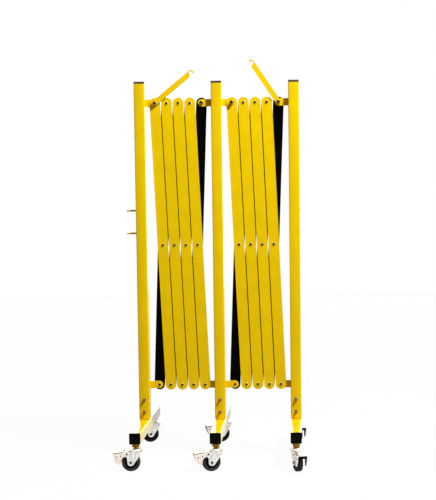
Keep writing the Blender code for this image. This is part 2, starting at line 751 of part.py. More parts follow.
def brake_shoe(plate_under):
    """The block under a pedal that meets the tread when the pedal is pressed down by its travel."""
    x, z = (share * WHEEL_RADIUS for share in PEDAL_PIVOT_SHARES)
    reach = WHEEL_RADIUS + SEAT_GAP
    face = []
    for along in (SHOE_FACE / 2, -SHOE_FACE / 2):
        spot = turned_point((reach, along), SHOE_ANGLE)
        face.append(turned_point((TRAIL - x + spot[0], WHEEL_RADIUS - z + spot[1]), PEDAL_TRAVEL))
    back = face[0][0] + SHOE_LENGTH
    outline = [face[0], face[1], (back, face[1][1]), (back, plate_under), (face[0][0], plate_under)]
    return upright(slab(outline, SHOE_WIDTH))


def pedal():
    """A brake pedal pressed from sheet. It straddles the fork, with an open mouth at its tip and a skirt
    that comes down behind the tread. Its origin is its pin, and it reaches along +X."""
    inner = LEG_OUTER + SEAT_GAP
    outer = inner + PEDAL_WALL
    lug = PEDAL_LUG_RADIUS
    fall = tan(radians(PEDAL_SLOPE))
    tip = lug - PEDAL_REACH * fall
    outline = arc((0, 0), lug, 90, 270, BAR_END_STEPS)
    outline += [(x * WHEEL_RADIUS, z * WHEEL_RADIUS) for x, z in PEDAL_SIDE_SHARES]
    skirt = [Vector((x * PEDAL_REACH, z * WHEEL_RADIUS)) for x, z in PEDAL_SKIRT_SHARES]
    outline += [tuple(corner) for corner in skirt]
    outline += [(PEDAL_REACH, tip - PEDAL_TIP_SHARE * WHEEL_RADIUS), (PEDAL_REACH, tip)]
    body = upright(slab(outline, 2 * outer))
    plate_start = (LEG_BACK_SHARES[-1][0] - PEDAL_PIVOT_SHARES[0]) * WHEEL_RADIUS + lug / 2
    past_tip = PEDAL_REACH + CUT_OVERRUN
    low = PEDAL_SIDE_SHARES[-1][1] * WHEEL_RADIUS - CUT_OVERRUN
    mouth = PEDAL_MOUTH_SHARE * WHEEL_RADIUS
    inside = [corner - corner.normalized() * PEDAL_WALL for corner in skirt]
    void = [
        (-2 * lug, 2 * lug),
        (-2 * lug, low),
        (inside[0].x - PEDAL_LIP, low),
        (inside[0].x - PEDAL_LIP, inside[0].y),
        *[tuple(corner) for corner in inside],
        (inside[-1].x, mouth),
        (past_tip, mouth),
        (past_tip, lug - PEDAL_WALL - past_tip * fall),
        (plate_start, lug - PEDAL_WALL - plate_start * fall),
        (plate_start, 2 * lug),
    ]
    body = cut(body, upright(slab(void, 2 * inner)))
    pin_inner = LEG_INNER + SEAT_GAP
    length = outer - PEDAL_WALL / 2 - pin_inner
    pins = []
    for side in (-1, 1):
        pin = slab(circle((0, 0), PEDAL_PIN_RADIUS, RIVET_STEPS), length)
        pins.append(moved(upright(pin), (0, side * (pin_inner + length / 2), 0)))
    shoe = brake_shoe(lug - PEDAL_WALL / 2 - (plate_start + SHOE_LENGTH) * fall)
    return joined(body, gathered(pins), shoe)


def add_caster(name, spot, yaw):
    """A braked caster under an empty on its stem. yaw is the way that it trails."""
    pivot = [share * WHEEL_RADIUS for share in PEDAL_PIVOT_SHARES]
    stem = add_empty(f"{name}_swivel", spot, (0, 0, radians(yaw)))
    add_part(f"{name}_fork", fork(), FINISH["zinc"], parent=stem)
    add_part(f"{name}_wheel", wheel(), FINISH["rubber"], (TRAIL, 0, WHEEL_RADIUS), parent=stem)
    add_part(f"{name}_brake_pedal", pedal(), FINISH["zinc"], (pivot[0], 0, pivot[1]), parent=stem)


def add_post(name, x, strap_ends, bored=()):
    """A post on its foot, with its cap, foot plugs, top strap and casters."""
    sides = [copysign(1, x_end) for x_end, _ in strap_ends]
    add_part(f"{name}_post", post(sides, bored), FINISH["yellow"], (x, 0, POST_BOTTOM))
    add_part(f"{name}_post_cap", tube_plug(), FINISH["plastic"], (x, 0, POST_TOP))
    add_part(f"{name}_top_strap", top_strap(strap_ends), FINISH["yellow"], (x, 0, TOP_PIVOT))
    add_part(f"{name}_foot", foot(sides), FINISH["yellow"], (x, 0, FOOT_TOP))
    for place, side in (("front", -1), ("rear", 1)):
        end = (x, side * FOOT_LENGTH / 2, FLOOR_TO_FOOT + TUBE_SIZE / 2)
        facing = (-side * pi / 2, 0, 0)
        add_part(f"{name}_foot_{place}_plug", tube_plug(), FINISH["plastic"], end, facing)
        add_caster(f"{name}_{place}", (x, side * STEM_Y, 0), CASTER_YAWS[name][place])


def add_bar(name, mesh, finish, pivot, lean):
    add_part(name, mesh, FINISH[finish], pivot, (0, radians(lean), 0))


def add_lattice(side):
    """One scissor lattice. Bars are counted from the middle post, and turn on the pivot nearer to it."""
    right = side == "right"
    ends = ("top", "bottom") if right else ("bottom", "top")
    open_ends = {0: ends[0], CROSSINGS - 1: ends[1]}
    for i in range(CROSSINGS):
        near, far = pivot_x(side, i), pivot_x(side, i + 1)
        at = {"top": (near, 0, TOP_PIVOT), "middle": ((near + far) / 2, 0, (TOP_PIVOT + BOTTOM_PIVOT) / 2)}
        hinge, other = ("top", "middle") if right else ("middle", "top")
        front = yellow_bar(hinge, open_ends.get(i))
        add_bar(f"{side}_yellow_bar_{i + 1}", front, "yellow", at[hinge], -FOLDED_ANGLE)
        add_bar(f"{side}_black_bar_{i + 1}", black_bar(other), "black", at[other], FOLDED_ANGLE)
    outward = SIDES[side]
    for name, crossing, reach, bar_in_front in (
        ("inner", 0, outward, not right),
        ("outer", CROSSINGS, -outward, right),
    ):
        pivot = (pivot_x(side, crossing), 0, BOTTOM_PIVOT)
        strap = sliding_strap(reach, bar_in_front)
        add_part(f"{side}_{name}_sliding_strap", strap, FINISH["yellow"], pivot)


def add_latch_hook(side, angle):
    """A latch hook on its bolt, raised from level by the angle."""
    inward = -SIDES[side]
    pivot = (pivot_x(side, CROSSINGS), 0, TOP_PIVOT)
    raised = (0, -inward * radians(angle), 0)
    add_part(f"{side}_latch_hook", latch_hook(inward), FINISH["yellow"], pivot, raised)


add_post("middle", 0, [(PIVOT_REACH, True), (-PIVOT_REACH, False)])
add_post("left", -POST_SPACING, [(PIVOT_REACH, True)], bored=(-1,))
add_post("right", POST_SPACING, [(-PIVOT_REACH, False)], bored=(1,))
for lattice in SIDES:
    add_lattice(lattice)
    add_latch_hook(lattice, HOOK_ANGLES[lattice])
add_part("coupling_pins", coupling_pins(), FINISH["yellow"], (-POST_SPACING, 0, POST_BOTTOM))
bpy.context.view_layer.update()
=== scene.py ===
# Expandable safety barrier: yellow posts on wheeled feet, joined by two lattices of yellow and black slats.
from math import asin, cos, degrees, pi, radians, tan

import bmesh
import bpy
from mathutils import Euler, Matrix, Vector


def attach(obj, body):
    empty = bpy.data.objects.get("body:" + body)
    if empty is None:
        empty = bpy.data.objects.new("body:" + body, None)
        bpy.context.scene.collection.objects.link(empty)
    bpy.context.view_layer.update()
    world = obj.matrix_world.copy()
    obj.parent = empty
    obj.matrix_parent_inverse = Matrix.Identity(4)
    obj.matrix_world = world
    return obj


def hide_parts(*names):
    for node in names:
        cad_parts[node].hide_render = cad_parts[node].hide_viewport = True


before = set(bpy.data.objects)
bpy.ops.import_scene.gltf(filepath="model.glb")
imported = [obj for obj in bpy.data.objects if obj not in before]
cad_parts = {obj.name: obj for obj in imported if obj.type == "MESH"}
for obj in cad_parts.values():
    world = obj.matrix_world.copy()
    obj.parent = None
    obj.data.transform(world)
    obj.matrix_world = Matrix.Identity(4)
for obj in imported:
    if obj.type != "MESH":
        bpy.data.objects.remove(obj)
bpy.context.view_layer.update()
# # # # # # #
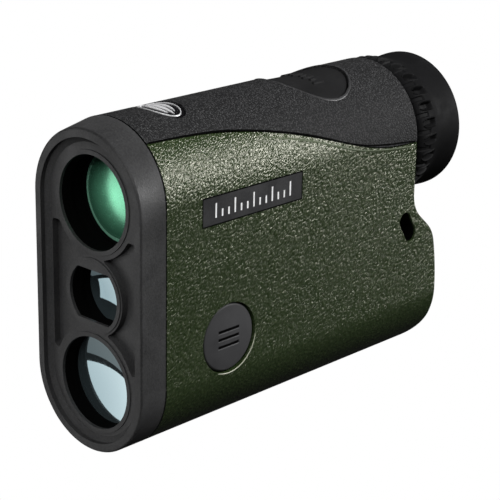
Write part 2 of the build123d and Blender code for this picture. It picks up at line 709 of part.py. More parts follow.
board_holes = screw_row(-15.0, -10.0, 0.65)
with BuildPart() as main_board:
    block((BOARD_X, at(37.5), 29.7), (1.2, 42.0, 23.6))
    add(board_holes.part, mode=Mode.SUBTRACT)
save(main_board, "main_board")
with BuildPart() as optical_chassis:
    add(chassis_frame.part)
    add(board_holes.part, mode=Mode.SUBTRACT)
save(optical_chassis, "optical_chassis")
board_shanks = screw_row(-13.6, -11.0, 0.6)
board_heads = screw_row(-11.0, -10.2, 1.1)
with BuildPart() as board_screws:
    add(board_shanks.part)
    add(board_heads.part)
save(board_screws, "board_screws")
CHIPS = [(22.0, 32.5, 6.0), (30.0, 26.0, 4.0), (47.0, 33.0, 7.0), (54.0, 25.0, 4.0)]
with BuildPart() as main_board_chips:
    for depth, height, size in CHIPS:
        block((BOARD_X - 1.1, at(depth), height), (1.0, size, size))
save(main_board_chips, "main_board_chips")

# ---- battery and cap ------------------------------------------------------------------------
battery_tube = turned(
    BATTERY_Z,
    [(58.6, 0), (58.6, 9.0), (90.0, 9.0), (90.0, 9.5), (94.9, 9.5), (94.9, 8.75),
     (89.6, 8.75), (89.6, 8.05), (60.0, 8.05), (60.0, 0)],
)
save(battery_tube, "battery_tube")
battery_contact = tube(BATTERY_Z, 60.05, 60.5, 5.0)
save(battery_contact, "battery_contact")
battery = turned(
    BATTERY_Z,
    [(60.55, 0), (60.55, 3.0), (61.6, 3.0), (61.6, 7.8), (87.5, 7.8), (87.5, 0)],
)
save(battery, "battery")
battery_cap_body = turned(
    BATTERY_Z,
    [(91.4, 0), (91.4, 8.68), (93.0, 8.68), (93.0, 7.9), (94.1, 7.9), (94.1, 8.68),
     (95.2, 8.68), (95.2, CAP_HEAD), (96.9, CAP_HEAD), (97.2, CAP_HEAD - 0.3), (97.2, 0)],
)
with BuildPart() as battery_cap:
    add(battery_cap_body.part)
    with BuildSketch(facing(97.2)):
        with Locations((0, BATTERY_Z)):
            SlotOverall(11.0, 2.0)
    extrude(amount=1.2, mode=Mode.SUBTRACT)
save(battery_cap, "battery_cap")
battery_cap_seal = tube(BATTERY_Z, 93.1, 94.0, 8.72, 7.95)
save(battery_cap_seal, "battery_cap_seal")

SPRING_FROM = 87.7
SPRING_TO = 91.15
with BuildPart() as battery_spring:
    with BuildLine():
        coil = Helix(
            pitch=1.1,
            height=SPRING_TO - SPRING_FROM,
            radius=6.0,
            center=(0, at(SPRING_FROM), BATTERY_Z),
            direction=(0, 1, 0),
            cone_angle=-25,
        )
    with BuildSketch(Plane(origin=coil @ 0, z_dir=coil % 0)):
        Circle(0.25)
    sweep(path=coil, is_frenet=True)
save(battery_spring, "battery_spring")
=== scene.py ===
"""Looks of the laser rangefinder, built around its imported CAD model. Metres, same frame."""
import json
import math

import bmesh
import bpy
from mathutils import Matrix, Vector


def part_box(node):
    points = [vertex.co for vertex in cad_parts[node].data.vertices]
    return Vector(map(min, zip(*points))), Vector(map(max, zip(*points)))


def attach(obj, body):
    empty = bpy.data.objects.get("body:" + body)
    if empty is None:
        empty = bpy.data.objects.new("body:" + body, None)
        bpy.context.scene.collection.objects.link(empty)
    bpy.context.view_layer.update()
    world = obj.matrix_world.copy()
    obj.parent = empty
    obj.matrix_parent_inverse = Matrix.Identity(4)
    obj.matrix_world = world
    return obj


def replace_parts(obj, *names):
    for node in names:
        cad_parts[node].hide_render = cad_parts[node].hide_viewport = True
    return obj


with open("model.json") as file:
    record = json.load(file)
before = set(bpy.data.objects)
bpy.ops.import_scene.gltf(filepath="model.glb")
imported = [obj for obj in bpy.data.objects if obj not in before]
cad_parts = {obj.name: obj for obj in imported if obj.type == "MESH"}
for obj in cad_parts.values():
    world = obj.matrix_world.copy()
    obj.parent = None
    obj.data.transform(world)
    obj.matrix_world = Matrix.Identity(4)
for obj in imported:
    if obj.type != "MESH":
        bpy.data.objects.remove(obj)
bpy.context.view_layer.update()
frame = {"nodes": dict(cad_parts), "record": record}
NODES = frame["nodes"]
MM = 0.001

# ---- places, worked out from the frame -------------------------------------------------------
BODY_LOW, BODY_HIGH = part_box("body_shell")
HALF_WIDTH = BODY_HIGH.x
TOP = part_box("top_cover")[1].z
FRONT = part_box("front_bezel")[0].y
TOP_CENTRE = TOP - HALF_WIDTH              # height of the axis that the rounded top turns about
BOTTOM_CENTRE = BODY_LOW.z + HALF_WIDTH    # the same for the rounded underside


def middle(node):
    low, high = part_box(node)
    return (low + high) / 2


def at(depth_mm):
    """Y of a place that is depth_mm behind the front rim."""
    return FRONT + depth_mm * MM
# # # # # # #
Repeat exactly the lines from the one containing "Keep writing the" through the one containing "return upright(slab(outline, SHOE_WIDTH))", both included, and nothing else.

Keep writing the Blender code for this image. This is part 2, starting at line 751 of part.py. More parts follow.
def brake_shoe(plate_under):
    """The block under a pedal that meets the tread when the pedal is pressed down by its travel."""
    x, z = (share * WHEEL_RADIUS for share in PEDAL_PIVOT_SHARES)
    reach = WHEEL_RADIUS + SEAT_GAP
    face = []
    for along in (SHOE_FACE / 2, -SHOE_FACE / 2):
        spot = turned_point((reach, along), SHOE_ANGLE)
        face.append(turned_point((TRAIL - x + spot[0], WHEEL_RADIUS - z + spot[1]), PEDAL_TRAVEL))
    back = face[0][0] + SHOE_LENGTH
    outline = [face[0], face[1], (back, face[1][1]), (back, plate_under), (face[0][0], plate_under)]
    return upright(slab(outline, SHOE_WIDTH))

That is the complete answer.